Nietzsche on War (revised thoughts on themes, rhetoric and strategies of violence) II

In The Birth of Tragedy, Attic tragedy is a temporary resolution of the struggle between the Dionysian and the Apolline. In a more radical analysis Zarathustra is seen to overthrow his own  teachings. In his attacks on the mediocrity of the state and the neighbour, there is always the hope of the return of the superior art, the superior individual, and the superior rulers. Superiority rests on conflict, on the undermining of hierarchy, and on new acts of violence on institutionalised orders.

The strategies of writing are formed by the physical and ideational aspects of the conflicting forces at work in the growth of life and the transformation of hierarchies. So conflicts which have some aspect of war about them and require references to war to explain them. The above suggests that in some ways, then, Nietzsche must be committed to a philosophy of war, a phrase that itself can refer to a philosophical commendation of war and a philosophical analysis of war. Both can be found in Nietzsche, but not in a sense that should allow us to think of Nietzsche as simply justifying the ‘blonde beast’ conqueror of the Genealogy or the Homeric warriors discussed with regard to master morality in Genealogy I. Zarathustra admires the warrior, but is not a warrior, his goal is to become like the child, not the lion, of the three metamorphoses. In some moments,

Nietzsche can be very critical of the military spirit, as can be seem in his lofty dismissal of the militarism of Bismarckian Prussia-Germany. That reaction to the high value of the military in the Hohenzollern state, first Brandenburg, then Prussia and then finally the German Empire (half of which was the Kingdom of Prussia) is particularly significant since war, and the qualities of the warrior (in practice of the aristocratic officer) had a particularly elevated role in the Hohenzollern state.

The Prussian-German state was not unique in emerging from a series of successful wars and sovereignty maintained through the monopoly of organised violence, but it was distinctive in how far its existence and growth rested on dramatic military triumphs, particularly in the wars of Frederick the Great (War of Austrian Succession and Seven Years War) and of Helmuth Moltke the Elder (wars with Denmark, Austria and France), which led to the formation of the Empire.

The Napoleonic Wars, which greatly extended Prussian territories in the end, were maybe not so characterised by great Prussian victories against apparently stronger powers, but did give a special role to the military in the centrality of commanders like Scharnhorst and Gneisenau in the reforms of Prussia after early losses to Napoleon; and the writing of Carl von Clausewitz, often taken as the greatest contribution to the theory of war in the whole history of the subject, and which itself emphasises an idea of the commander as ‘genius’, that is possessing an exceptional capacity to unify the perspective of overall strategy and the quickly changing localised tactical perspectives of the battle itself.

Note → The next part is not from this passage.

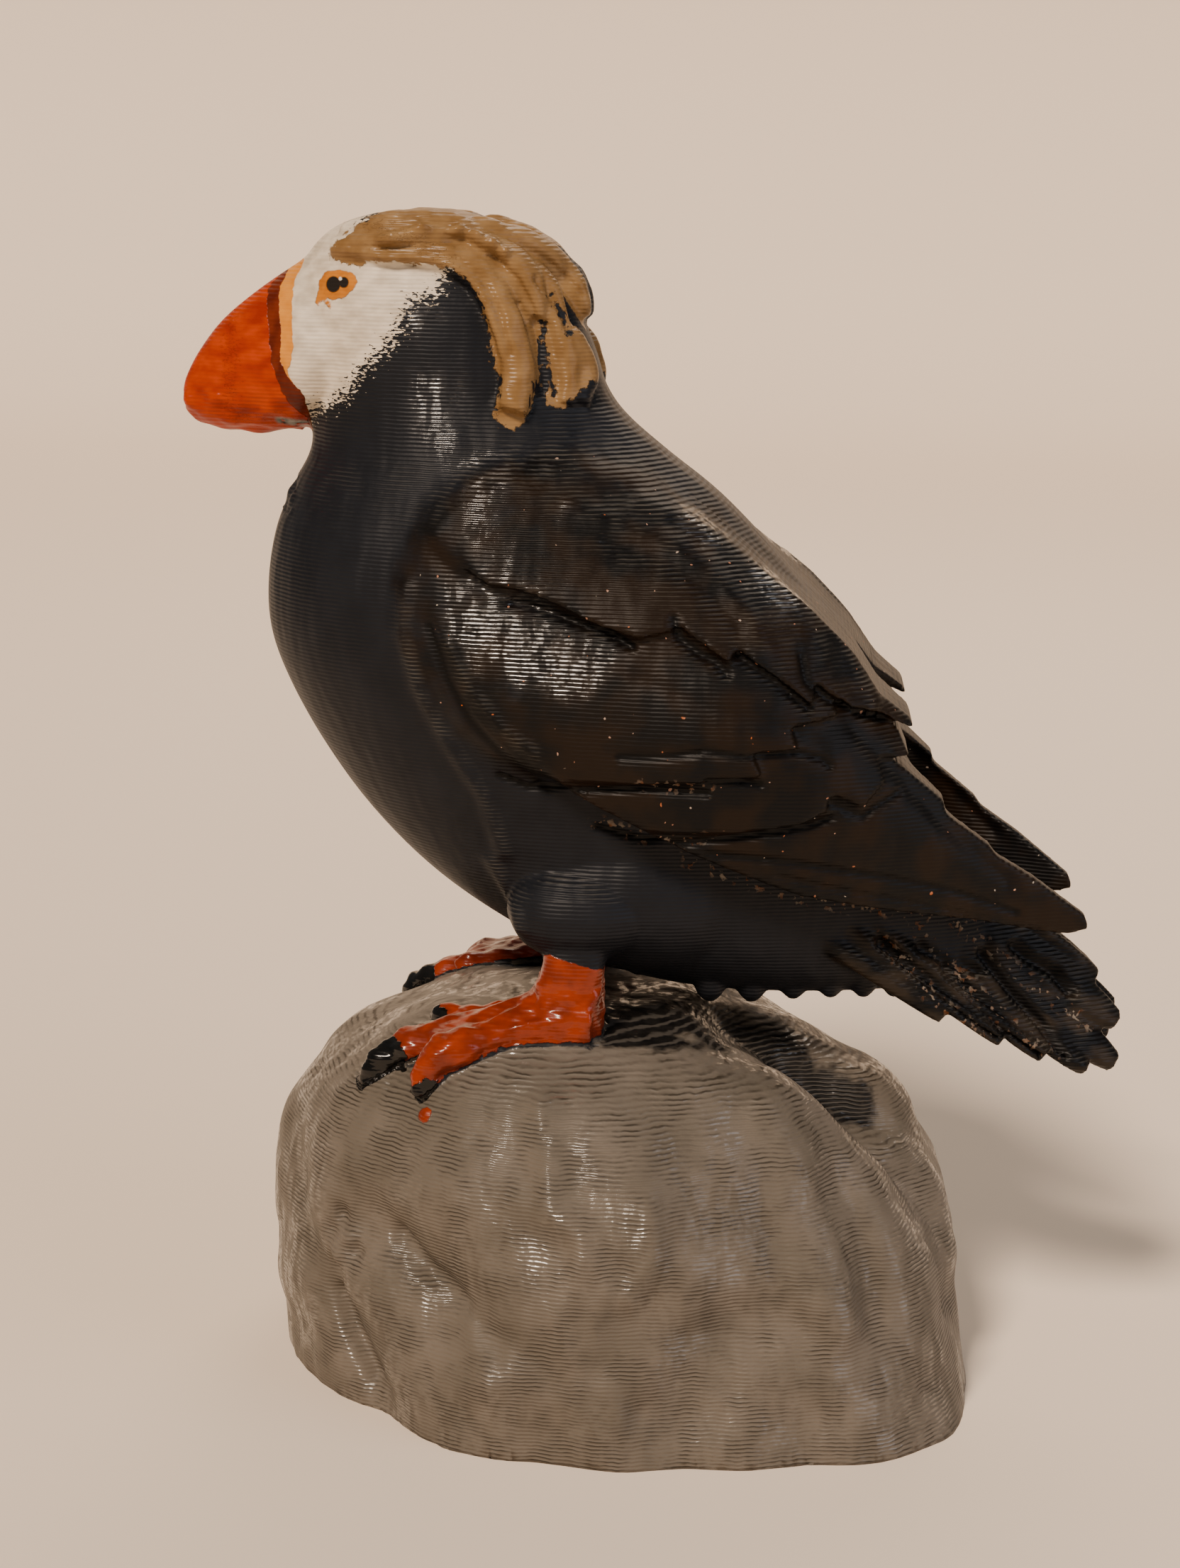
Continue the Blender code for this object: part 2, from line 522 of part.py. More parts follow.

The Prussian system, in its classical form under Frederick the Great, offered the aristocracy and those who rose in social status through an army career, an opportunity for individuality and autonomy on the battlefield within an autocratic system. Von Moltke’s had three famous victories from 1864 to 1870, particularly against the apparently greater power of Austria (1866) and France (1870), following on victory against a minor power Denmark, nevertheless remarkable because  achieved with great strategic skill in taking the war to the island parts of Denmark. These  confirmed the image of a state with a strength that rested on military success against the odds because of superior discipline, innovative aristocratic officers, and a touch of creative genius amongst its highest commanders.